**Task description**
Word for word, restate every line of the material.

— BEGIN Dataset extract —

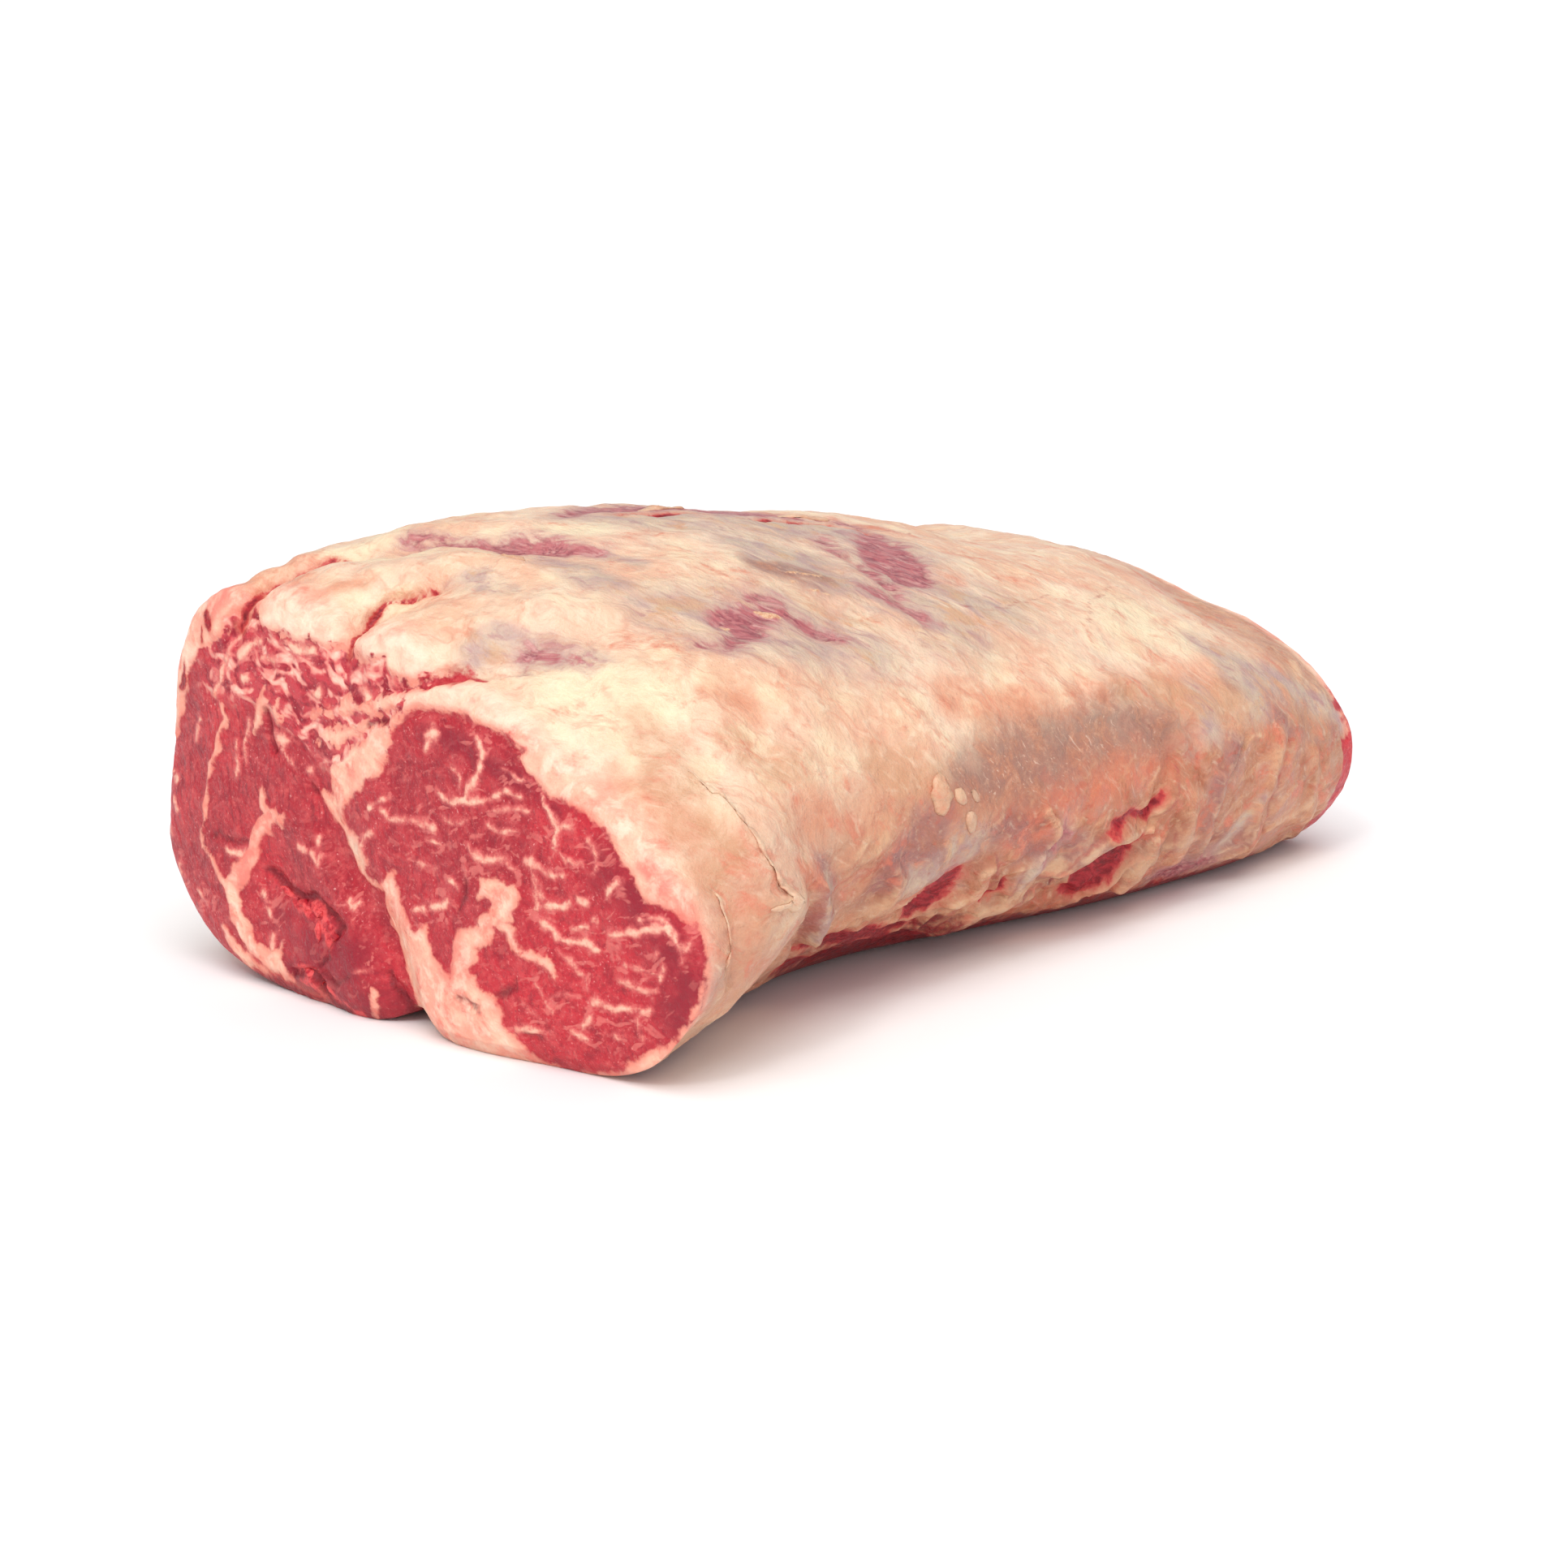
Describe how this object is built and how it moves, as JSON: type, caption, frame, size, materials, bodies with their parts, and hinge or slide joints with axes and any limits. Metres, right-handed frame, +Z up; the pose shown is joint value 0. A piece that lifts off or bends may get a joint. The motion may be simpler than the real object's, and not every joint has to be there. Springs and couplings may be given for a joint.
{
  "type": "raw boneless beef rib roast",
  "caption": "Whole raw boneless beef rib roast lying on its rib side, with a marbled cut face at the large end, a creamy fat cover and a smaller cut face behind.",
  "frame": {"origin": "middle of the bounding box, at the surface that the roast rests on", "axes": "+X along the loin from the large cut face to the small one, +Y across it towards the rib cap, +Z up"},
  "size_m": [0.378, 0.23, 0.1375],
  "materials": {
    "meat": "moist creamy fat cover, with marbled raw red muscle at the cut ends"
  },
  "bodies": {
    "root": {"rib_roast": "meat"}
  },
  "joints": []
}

— END Dataset extract —

**In response**
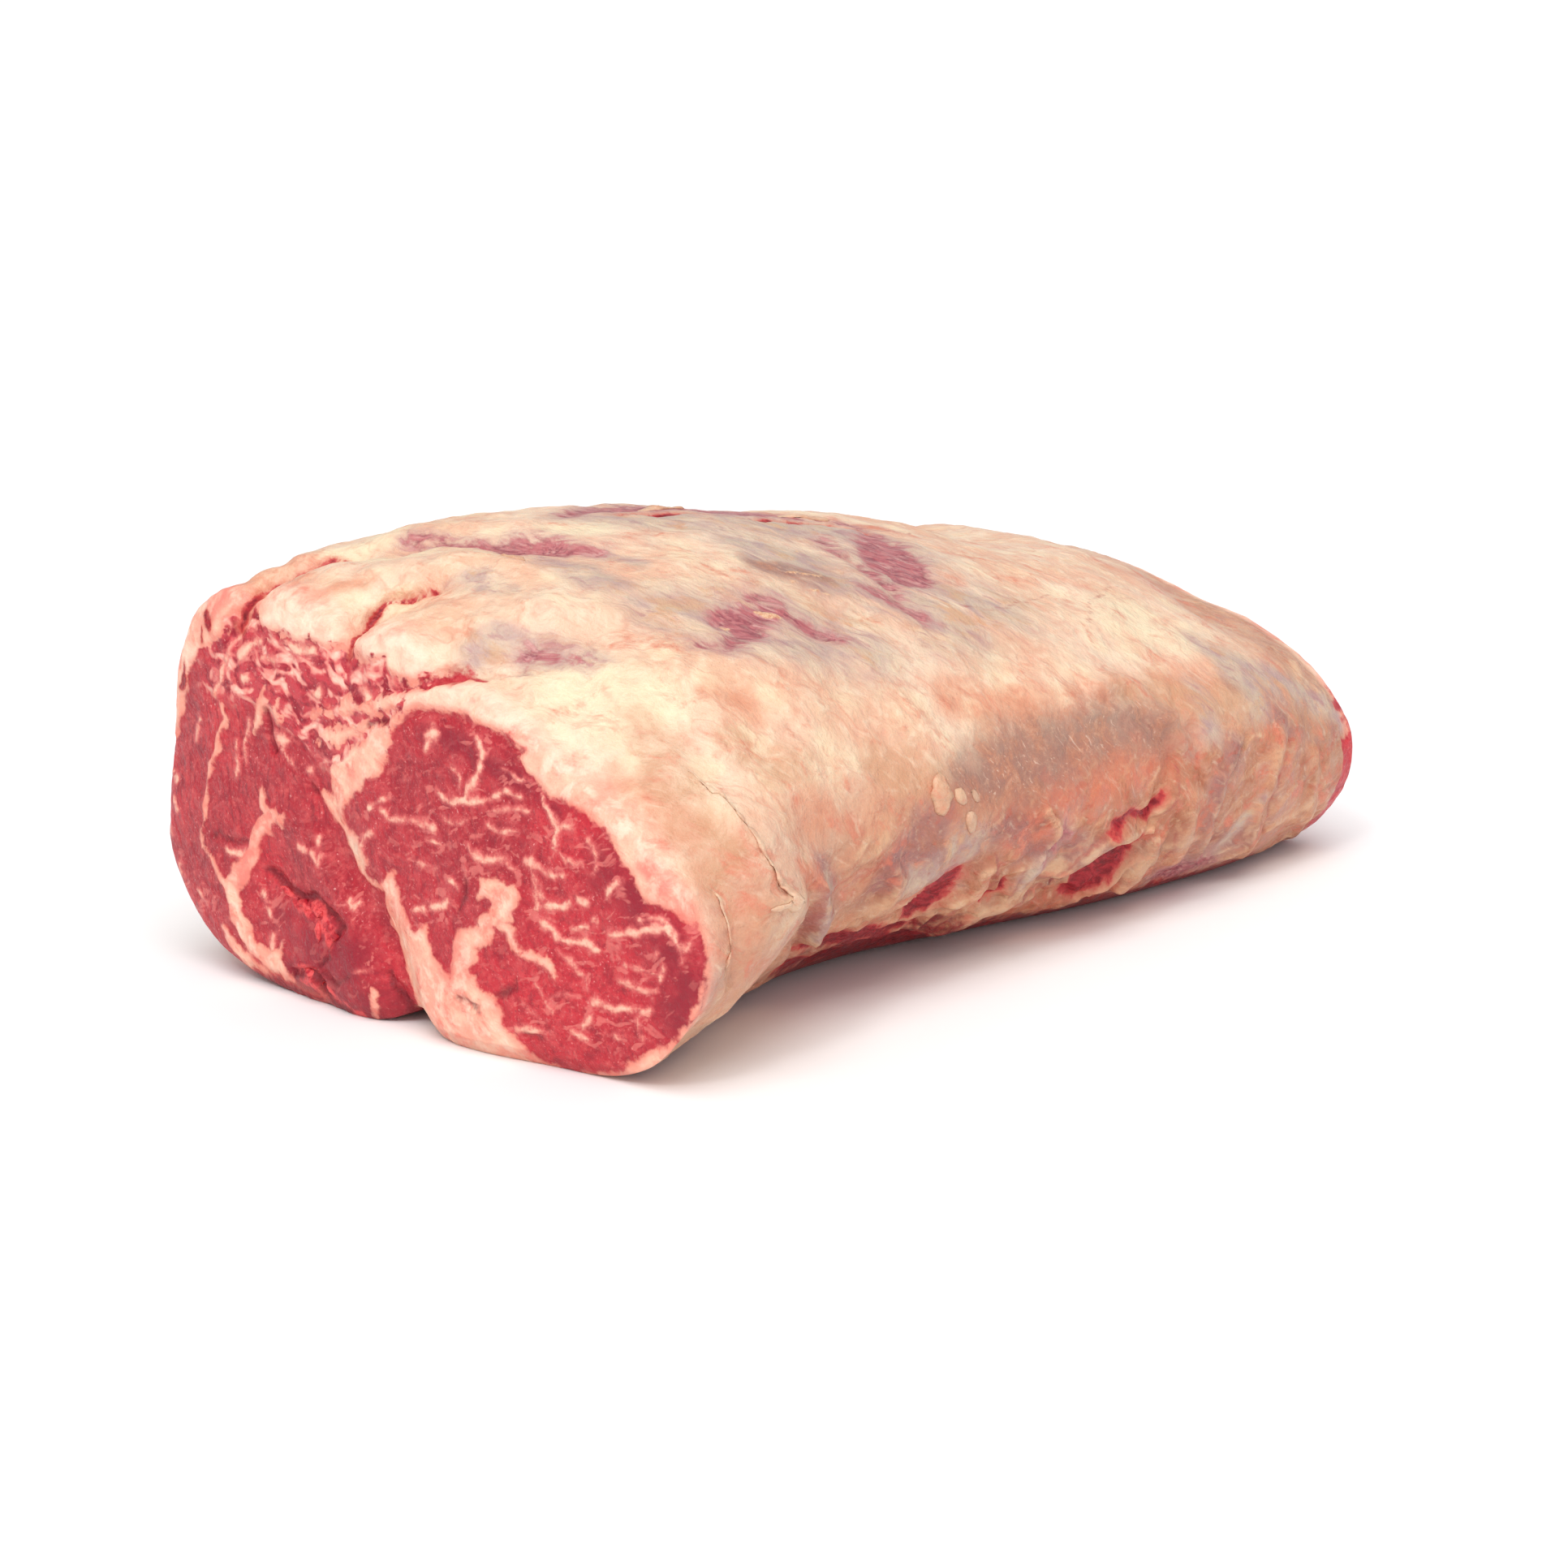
Describe how this object is built and how it moves, as JSON: type, caption, frame, size, materials, bodies with their parts, and hinge or slide joints with axes and any limits. Metres, right-handed frame, +Z up; the pose shown is joint value 0. A piece that lifts off or bends may get a joint. The motion may be simpler than the real object's, and not every joint has to be there. Springs and couplings may be given for a joint.
{
  "type": "raw boneless beef rib roast",
  "caption": "Whole raw boneless beef rib roast lying on its rib side, with a marbled cut face at the large end, a creamy fat cover and a smaller cut face behind.",
  "frame": {"origin": "middle of the bounding box, at the surface that the roast rests on", "axes": "+X along the loin from the large cut face to the small one, +Y across it towards the rib cap, +Z up"},
  "size_m": [0.378, 0.23, 0.1375],
  "materials": {
    "meat": "moist creamy fat cover, with marbled raw red muscle at the cut ends"
  },
  "bodies": {
    "root": {"rib_roast": "meat"}
  },
  "joints": []
}